BY PAUL LEIGHTON
---- — BEVERLY — Cabot Street Cinema, the theater that has provided an elegant home for vaudeville, movies and magic shows for nearly a century, is for sale.
The sale was announced Wednesday by a Boston real estate company that has been hired to market the building. The asking price is $1.35 million.
The theater is owned by White Horse Productions, a group of eight shareholders who were part of the Le Grand David and His Own Spectacular Magic Show that ran for 35 years at the theater until the death of its founder last year.
David Bull, who played Le Grand David and is the president of White Horse Productions, said the company could no longer continue to operate two downtown theaters once the magic show ended. The company also owns the Larcom Theatre, which it will retain and keep open.
“There were probably 40 to 50 people in the company when we bought the Larcom in 1984, so there was plenty of work for all of those shoulders to lean into,” Bull said. “Now it’s a different time. Maybe a dozen of us are still around.”
The announcement of the sale immediately made the theater’s fate the most important issue facing the downtown. The building, located at 286 Cabot St., includes not only the 800-seat theater but retail and office space on the first and second floors.
Mayor Bill Scanlon said he is hoping a new owner will step forward and keep it operating as a theater.
“There are no guarantees,” he said. “But I don’t think (the owners) are in any kind of desperate situation. They can seek out a buyer who can use the property in a way that’s good for the community.”
Gin Wallace, executive director of Beverly Main Streets, said she hopes a new owner can keep the theater going while bringing new retail or restaurants to the rest of the space.
In a recent survey conducted by Main Streets, Cabot Street Cinema was named the downtown’s second-favorite destination, after the coffee shops, Wallace said.
“I’m hopeful that it won’t take very long and that we can get somebody new in there to keep it going, because it is such a landmark,” she said. “It’s obviously seen as a treasure and a real valuable community asset.”

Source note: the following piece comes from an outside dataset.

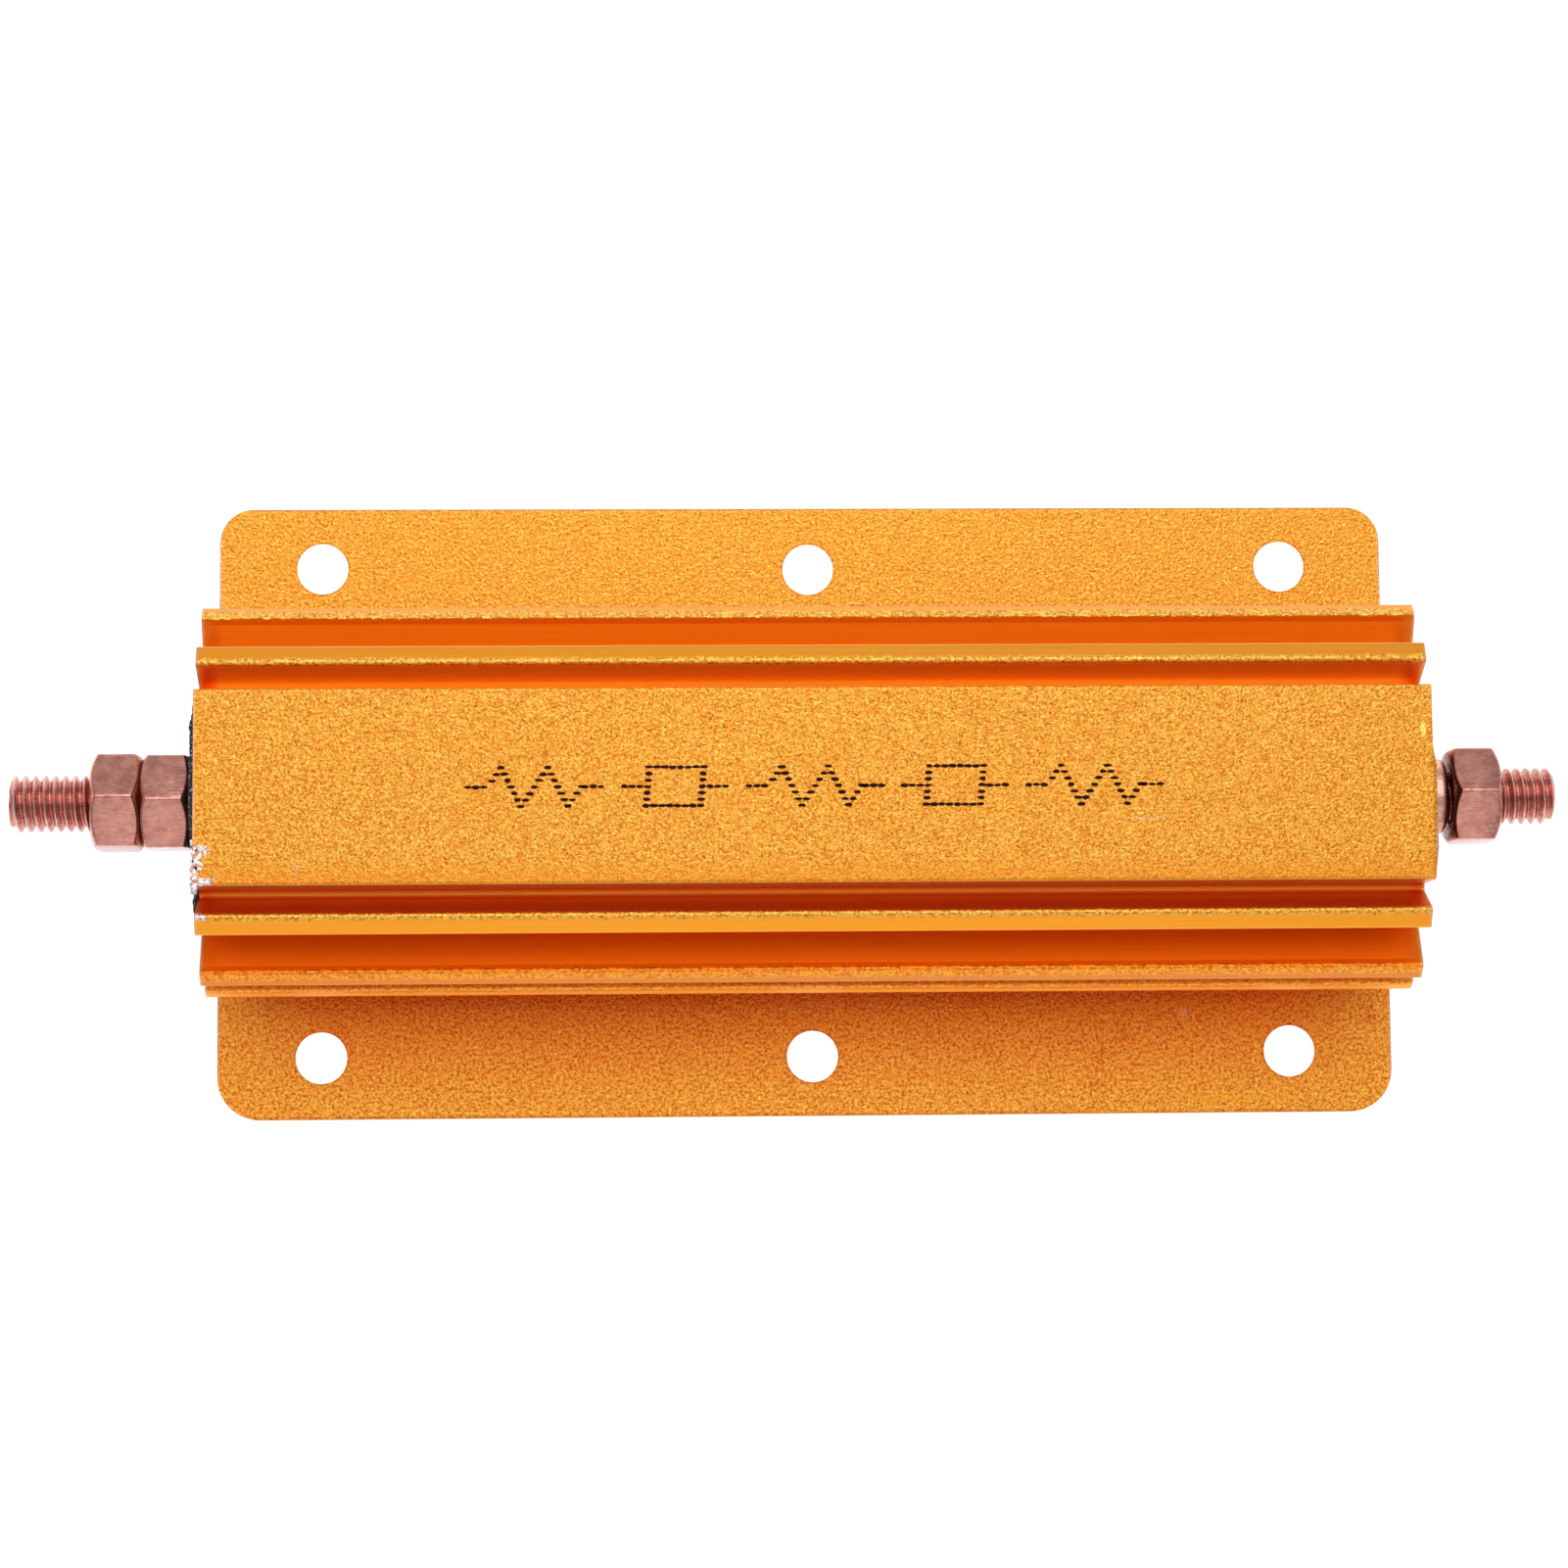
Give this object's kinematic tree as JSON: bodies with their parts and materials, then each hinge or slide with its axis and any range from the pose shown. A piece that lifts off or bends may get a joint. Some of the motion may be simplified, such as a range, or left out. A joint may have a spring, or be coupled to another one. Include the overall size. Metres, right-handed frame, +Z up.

Bull said Cabot Street Cinema will remain open and continue to show movies until it is sold.
Originally known as The Ware, the theater was built in 1920 as a combination vaudeville stage and motion picture theater. Like other theaters of its time, it was constructed in a grand style with ornate decorations, a golden dome and a full balcony.
In 1976, Salem State College psychology professor Cesareo Pelaez and 17 others pooled their money to buy the theater from the E.M. Loew cinema chain for $110,000.
A year later, the group started the Le Grand David and His Own Spectacular Magic Company show, an elaborate stage magic show that received international acclaim and made seven performances at the White House.
After more than 2,500 performances, the show came to an end after the death of Pelaez, who played Marco the Magi, in March 2012. The company finished out the season and held its last show last year on May 27. In November, it sold off half of its 2,000 handmade costumes.
The theater has continued to show movies and host occasional live performances. But Bull said the company will now concentrate on renting out the Larcom Theatre, which was built in 1912, eight years before Cabot Street Cinema, for shows and private functions.
Bull said the Larcom Theatre has a separate “grand salon” that is better suited for hosting functions, weddings and other events. The Larcom is on Wallis Street, a third of a mile from Cabot Street Cinema.
“As long as we weren’t going to remount the big show, it made more sense to consolidate at the Larcom,” Bull said.
Bull said the company might start showing movies again at the Larcom Theatre. The theater would have to be upgraded with digital movie projection technology.
Cabot Street Cinema is one of an estimated 250 remaining movie theaters out of 20,000 that were built in the 1920s, according to the National Trust for Historic Preservation. In 2001, the organization placed “historic American movie theaters” on its list of most endangered historic places.
Asked if the Cabot could be knocked down, Scanlon said, “I suppose there’s a chance, but I’m sure they’re hopeful that somebody’s going to take advantage of the fact that there are very few communities in New England with two older theaters in the downtown.”
The theater’s owners announced the sale in their May 20 program, which came out Wednesday. In a note to “our dear friends, loyal patrons and neighbors,” the owners said they have completed their original aim of presenting a resident stage magic show “in the style and tradition of the golden age of vaudeville.”
“We now feel the time has come to relinquish our stewardship of the Cabot Street Cinema Theatre and to present the opportunity to someone else, perhaps with a new vision, to helm this worthy vessel,” they wrote.
The sale is being handled by LandVest, a Boston-based real estate company that specializes in unique properties, Bull said.